Has Titus Andronicus finally had the renaissance it deserves? Have the shadows of Victorian and Edwardian propriety and bowdlerism finally retreated to allow audiences to revel in the sheer magnitude of violence, depravity and despotic mayhem that is Shakespeare’s first foray into revenge tragedy? Or is it that a steady stream of gratuitous violence in entertainment media coupled to the all too familiar scenes of religious and racial violence and recent acts of terror has inured the public to the play? Certainly, the growing bewilderment over political developments on both sides of the Atlantic resonates with the shifting allegiances and Machiavellian manoeuvring of Titus.
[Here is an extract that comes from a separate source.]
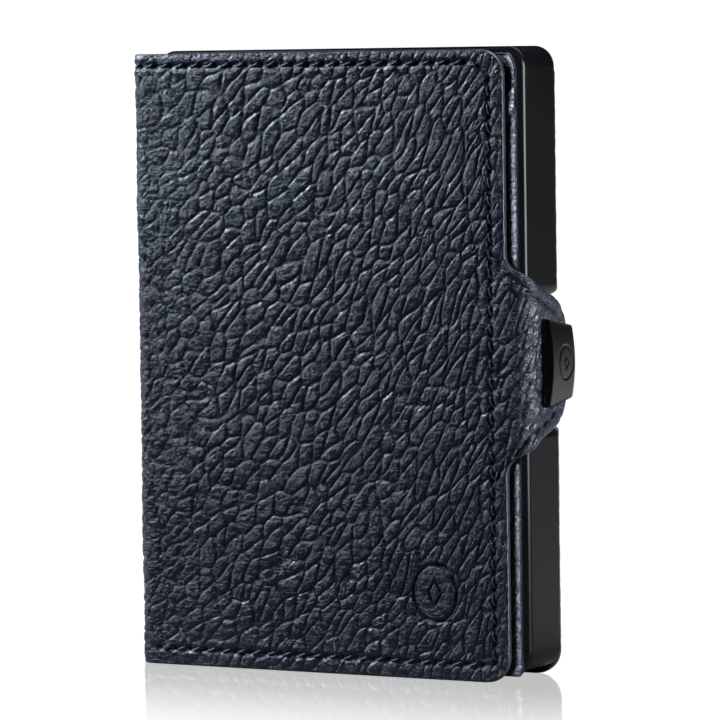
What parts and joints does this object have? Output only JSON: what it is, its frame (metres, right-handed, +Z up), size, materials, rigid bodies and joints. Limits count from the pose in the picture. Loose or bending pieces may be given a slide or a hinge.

As Marcus took the podium following the massacre, his address, ‘you sad-faced men, people and sons of Rome’ (5.3.66) was directed at the audience, and could just have easily substituted ‘sons of Rome’ with ‘Britons’, ‘Americans’ or any other national group striving to maintain a distinct identity.
Jonathan Freedland’s article in the programme hinted that the production would tackle the subject of contemporary barbarism and institutional corruption and the performance’s preface raised these expectations even higher. From Marcus Cicero to Ernst Rohm, political activists being betrayed by their own institution is no new phenomenon, and McIntyre’s set and production emphasized that the Rome built with the blood of the Andronici was the self-same institution that spat them out. However, gags and gore often overshadowed politics and pathos, suggesting a directorial decision to push props over performance. The result was a sensory romp and visual spectacle that at times obscured nuances and sentiment in blood and humour.